Together with the principal investigators, Prof. Dr. Almut Schilling-Vacaflor and Prof. Dr. Erasmus Mayr, Caroline will organize workshops (for example, methods-training labs), and lecture series on general theoretical megatrends. The team is also planning to invite external human rights experts to FAU and establish collaborations with other research clusters.

The Excellence Strategy

Germany's Most Prominent Research Funding Initiative

The Excellence Strategy is Germany's flagship program for promoting world-class research at its universities. Initiated by the German federal and state governments, the program has an annual budget of €687 Mio. It supports institutional strenghtening and enhances the international competitiveness of outstanding universities and research clusters.

Clusters of Excellence receive generous funding over a period of seven years, with the possibility of extension.
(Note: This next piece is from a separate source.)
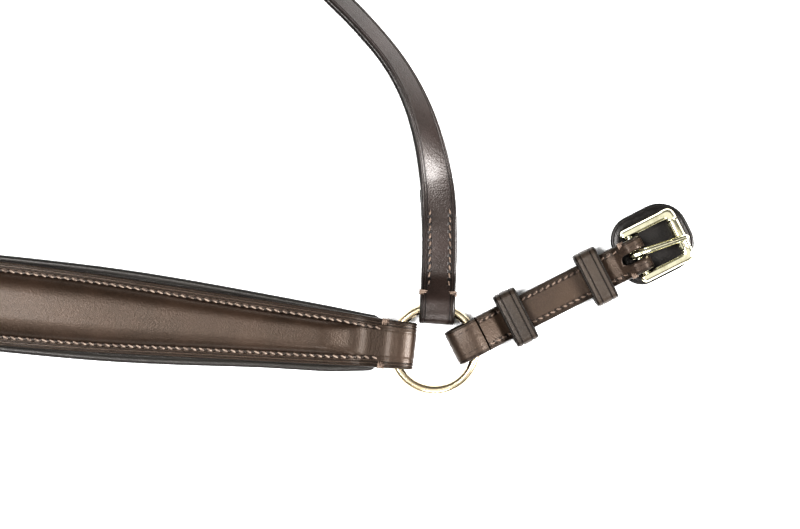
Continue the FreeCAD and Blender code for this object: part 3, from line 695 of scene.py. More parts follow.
def lay_neck(points):
    """Puts strap points on the bent neck line.  The strap rolls about its lower edge, so its
    middle rises by half its width times the sine of the roll."""
    u, v, w = np.moveaxis(points, -1, 0)
    x, y, heading = neck_middle(u)
    heading = np.radians(heading)
    grow = np.clip((u - NECK_ROLL_IN[0]) / (NECK_ROLL_IN[1] - NECK_ROLL_IN[0]), 0, 1)
    fade = np.clip((u - NECK_ROLL_OUT[0]) / (NECK_ROLL_OUT[1] - NECK_ROLL_OUT[0]), 0, 1)
    roll = np.radians(NECK_ROLL) * np.sin(grow * pi / 2) * (1 + np.cos(fade * pi)) / 2
    thick = 2 * PLY - PLY * np.clip((u - NECK_LAP[0]) / (NECK_LAP[1] - NECK_LAP[0]), 0, 1)
    aside = v * np.cos(roll) - w * np.sin(roll) + thick / 2 * np.sin(roll)
    up = v * np.sin(roll) + w * np.cos(roll) + NECK_WIDTH / 2 * np.sin(roll)
    spot = np.stack([x - aside * np.sin(heading), y + aside * np.cos(heading), up], -1)
    return lay(spot, (ring_centre[0], ring_centre[1], CAMERA_TURN))


def strap_section(half, thick, creases, rows=(), pillow=0.2, dip=0.3):
    """Closed outline of a strap at each station: flat below, half-round edges, creases, and a
    face that swells by the pillow times (1 - q^2) towards the middle."""
    half = np.asarray(half, float).reshape(-1, 1)
    pillow = np.asarray(pillow, float).reshape(-1, 1)
    thick = np.asarray(thick, float).reshape(-1, 1) + 0 * half
    a = np.linspace(-pi / 2, pi / 2, 8)
    groove_in, groove_up, groove_dark = crease_columns(creases, dip)
    squeeze = np.clip((half - 0.3) / (groove_in[-1] + 2.2), 0, 1)
    inset = np.concatenate([0.9 * (1 - np.cos(a)), groove_in]) * squeeze
    edge_up = thick / 2 * (1 + np.sin(a))
    field = (half - inset[:, -1:] - 1.0 * squeeze) * np.array([1.0, 0.66, 0.33, 0.02])
    flat = 0 * half
    across = np.concatenate([half * 0.02, half * 0.5, half - 1.6 * squeeze, half - inset, field], 1)
    up = np.concatenate([flat, flat, flat, edge_up, thick + groove_up + 0 * flat, thick + 0 * field], 1)
    groove = np.concatenate([flat, flat, flat, 0 * edge_up, groove_dark + flat, 0 * field], 1)
    edge = np.concatenate([flat - 1, flat - 1, flat - 1, half - across[:, 3:]], 1)
    up = up + pillow * squeeze * (1 - (across / half) ** 2) * (up > thick * 0.99 - dip) * (edge > 0.95)
    outline = [np.concatenate([part, part[:, ::-1] * sign], 1)
               for part, sign in ((across, -1), (up, 1), (edge, 1), (groove, 1))]
    away = np.full(outline[0].shape, UNSEWN)
    if rows:
        low, high = rows
        away = np.where(outline[0] > 0, high - outline[0], outline[0] - low)
    away = np.where(outline[2] < -0.5, -UNSEWN, away)
    return *outline, away


def strap(line, half, thick, creases, rows=(), sewn=(0, 0), pitch=STITCH_PITCH):
    """Grid and marks of a strap swept along its line.  Only what faces up swells, the two rows
    of holes are kept to the sewn part, and plies that lie together stay a hair apart."""
    half = np.zeros(len(line)) + half
    thick = np.zeros(len(line)) + thick - PLY_GAP
    facing_up = np.clip(-np.gradient(line[:, 0]) / np.linalg.norm(np.gradient(line, axis=0), axis=1), 0, 1)
    across, up, edge, groove, away = strap_section(half, thick, creases, rows, 0.22 * facing_up)
    grid = sweep(line, across, up, thick, PLY)
    inside = (grid[..., 0] > sewn[0]) & (grid[..., 0] < sewn[1])
    counted = (grid[..., 0] - sewn[0]) / pitch + 0.5
    away = np.where(inside, away, UNSEWN * np.sign(away))
    return grid, {"edge": edge, "groove": groove, "row": away, "along": counted}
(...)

This enables interdisciplinary teams to pursue a joint research agenda, and supporting early-career researchers on a large scale, while also facilitating international collaboration.

More about the 12 Clusters of Excellence at Bavarian Universities

Linking Academia and Society

While students and researchers are evidently part of the target group of such events, Caroline is determined to break the boundary between the world of academia and society. It is for this exact reason that the mentioned lecture series are open to interested members of the public. "Human rights are not meant as an academic conversation," she says. "They are a societal one."

Beyond academia, Caroline enjoys the experiences Bavaria has in store for her. She shares: "I recommend other international scientists coming here be open to new experiences, new languages, new culture. Be open to everything and let life surprise you."